Do you like cart-pushing missions? At least the escort portion isn't so tough but still...the missions in this game are taken straight out of generic game design 101.
Do you like cart-pushing missions? At least the escort portion isn't so tough but still...the missions in this game are taken straight out of generic game design 101.

That’s not to say it’s not fun. It is fun. You clamber over ruins, you fight ghuls in the moonlight, you torment the uruk armies like a shadow, dropping hives of insects on them from above and luring caragors into their strongholds. Some of the named uruk are really cool looking, with fun little comments and interesting combinations of strengths and weaknesses. Wading into combat with a horde of enemies only to convert a bunch of them to serve you and turn the tide of battle is satisfying the first 20 times (until it becomes boring.)

Maybe you prefer escorting injured comrades to safety. There are 20 main missions in this game and there are maybe 6-7 that have interesting design.
Maybe you prefer escorting injured comrades to safety. There are 20 main missions in this game and there are maybe 6-7 that have interesting design.

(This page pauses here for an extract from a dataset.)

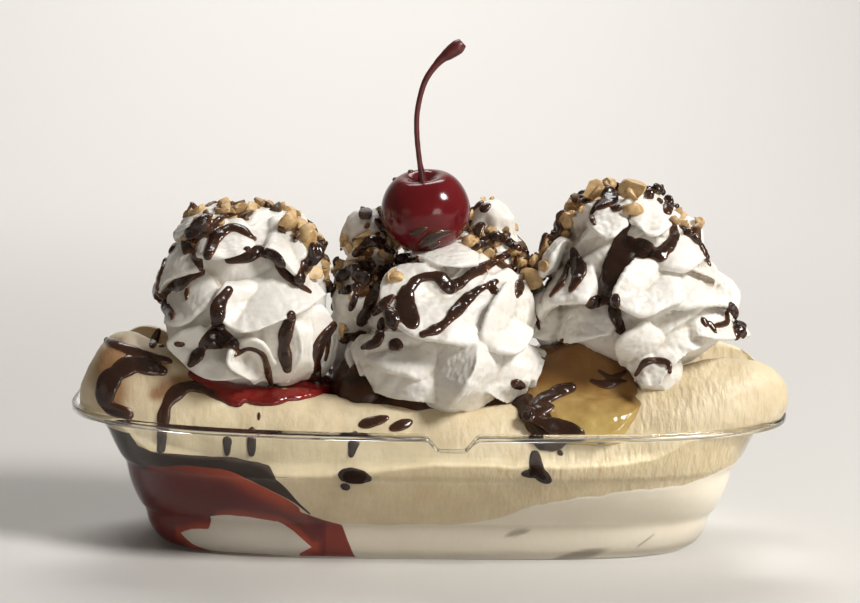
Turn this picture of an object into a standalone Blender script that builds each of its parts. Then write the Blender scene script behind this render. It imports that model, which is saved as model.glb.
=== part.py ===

Would I recommend Shadow of Mordor for people who want to play through it before Shadow of War? Not really. This is not a game you HAVE to play. The story is lackluster and whatever other charms it has will probably be better in the sequel. I would just wait for the next game. That’s not to say I would caution against it if you’re the kind of person who just has to play everything in a series (like I am) or have it in your backlog (like I did.) It’s a good game. If you’re comfortable with a 7 out of 10, enjoy. Not every game can be a home run. But if you’re looking for a masterpiece GOTY that you just have to play before the new one comes out…nah. You’re good. Wait for Shadow of War. I kind of wish I did.